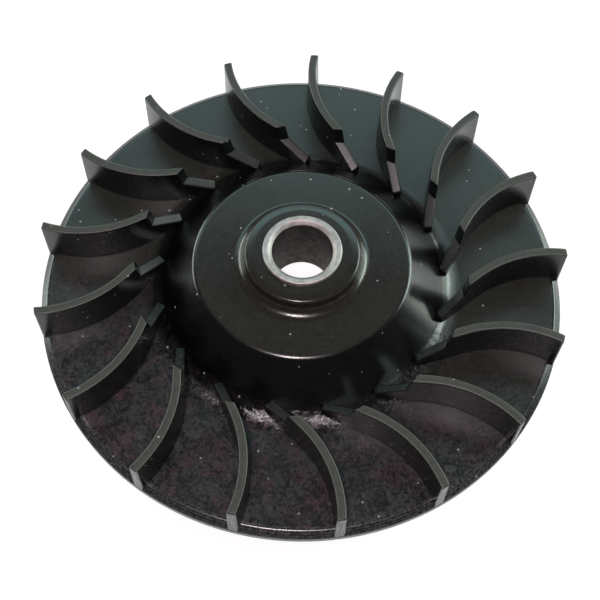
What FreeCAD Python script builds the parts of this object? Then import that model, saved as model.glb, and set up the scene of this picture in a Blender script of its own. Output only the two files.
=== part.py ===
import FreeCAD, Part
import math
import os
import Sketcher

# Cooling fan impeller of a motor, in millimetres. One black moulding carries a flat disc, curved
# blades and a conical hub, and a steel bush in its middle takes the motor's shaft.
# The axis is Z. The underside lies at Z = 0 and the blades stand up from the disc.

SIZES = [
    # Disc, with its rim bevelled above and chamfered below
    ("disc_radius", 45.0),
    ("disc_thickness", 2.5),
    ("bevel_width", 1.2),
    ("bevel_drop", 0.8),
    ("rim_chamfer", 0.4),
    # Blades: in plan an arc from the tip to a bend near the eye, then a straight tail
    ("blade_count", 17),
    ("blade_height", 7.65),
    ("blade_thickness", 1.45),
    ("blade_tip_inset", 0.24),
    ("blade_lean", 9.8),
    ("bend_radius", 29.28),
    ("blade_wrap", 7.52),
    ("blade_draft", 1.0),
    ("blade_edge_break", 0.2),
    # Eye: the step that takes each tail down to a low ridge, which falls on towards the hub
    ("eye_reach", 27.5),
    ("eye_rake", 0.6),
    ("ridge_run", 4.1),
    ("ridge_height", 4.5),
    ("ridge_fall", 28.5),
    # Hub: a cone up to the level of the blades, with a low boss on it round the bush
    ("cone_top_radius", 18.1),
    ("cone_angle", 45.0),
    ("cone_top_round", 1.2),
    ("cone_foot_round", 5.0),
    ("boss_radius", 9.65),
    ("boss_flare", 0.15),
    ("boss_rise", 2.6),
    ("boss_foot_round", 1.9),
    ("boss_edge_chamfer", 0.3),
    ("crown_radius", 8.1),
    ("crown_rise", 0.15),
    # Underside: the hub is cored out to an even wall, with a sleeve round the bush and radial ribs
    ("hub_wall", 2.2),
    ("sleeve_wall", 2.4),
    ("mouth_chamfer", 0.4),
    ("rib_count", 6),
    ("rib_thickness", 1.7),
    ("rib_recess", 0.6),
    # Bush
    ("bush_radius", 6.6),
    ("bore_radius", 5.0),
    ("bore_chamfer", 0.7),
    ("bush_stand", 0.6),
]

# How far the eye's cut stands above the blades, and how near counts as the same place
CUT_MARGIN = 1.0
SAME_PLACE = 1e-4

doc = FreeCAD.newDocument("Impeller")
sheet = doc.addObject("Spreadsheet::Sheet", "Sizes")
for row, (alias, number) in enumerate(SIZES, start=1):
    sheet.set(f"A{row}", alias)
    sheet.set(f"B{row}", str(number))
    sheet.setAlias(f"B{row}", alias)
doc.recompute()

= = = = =

=== Task instructions ===
Print the whole listing again, exactly.

=== Full response ===
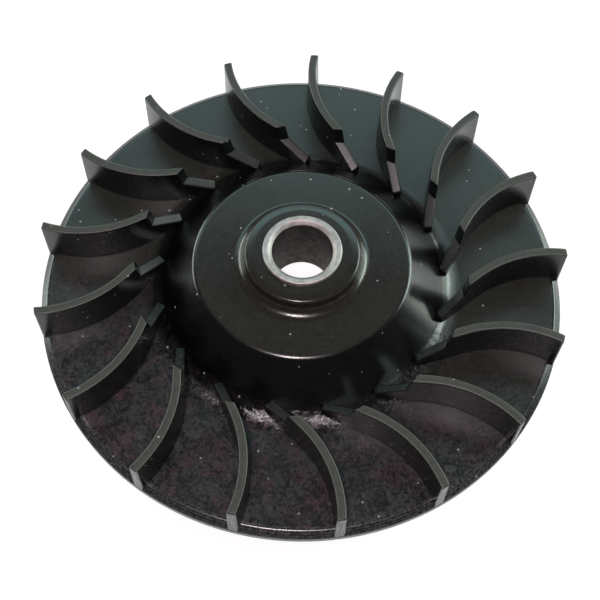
What FreeCAD Python script builds the parts of this object? Then import that model, saved as model.glb, and set up the scene of this picture in a Blender script of its own. Output only the two files.
=== part.py ===
import FreeCAD, Part
import math
import os
import Sketcher

# Cooling fan impeller of a motor, in millimetres. One black moulding carries a flat disc, curved
# blades and a conical hub, and a steel bush in its middle takes the motor's shaft.
# The axis is Z. The underside lies at Z = 0 and the blades stand up from the disc.

SIZES = [
    # Disc, with its rim bevelled above and chamfered below
    ("disc_radius", 45.0),
    ("disc_thickness", 2.5),
    ("bevel_width", 1.2),
    ("bevel_drop", 0.8),
    ("rim_chamfer", 0.4),
    # Blades: in plan an arc from the tip to a bend near the eye, then a straight tail
    ("blade_count", 17),
    ("blade_height", 7.65),
    ("blade_thickness", 1.45),
    ("blade_tip_inset", 0.24),
    ("blade_lean", 9.8),
    ("bend_radius", 29.28),
    ("blade_wrap", 7.52),
    ("blade_draft", 1.0),
    ("blade_edge_break", 0.2),
    # Eye: the step that takes each tail down to a low ridge, which falls on towards the hub
    ("eye_reach", 27.5),
    ("eye_rake", 0.6),
    ("ridge_run", 4.1),
    ("ridge_height", 4.5),
    ("ridge_fall", 28.5),
    # Hub: a cone up to the level of the blades, with a low boss on it round the bush
    ("cone_top_radius", 18.1),
    ("cone_angle", 45.0),
    ("cone_top_round", 1.2),
    ("cone_foot_round", 5.0),
    ("boss_radius", 9.65),
    ("boss_flare", 0.15),
    ("boss_rise", 2.6),
    ("boss_foot_round", 1.9),
    ("boss_edge_chamfer", 0.3),
    ("crown_radius", 8.1),
    ("crown_rise", 0.15),
    # Underside: the hub is cored out to an even wall, with a sleeve round the bush and radial ribs
    ("hub_wall", 2.2),
    ("sleeve_wall", 2.4),
    ("mouth_chamfer", 0.4),
    ("rib_count", 6),
    ("rib_thickness", 1.7),
    ("rib_recess", 0.6),
    # Bush
    ("bush_radius", 6.6),
    ("bore_radius", 5.0),
    ("bore_chamfer", 0.7),
    ("bush_stand", 0.6),
]

# How far the eye's cut stands above the blades, and how near counts as the same place
CUT_MARGIN = 1.0
SAME_PLACE = 1e-4

doc = FreeCAD.newDocument("Impeller")
sheet = doc.addObject("Spreadsheet::Sheet", "Sizes")
for row, (alias, number) in enumerate(SIZES, start=1):
    sheet.set(f"A{row}", alias)
    sheet.set(f"B{row}", str(number))
    sheet.setAlias(f"B{row}", alias)
doc.recompute()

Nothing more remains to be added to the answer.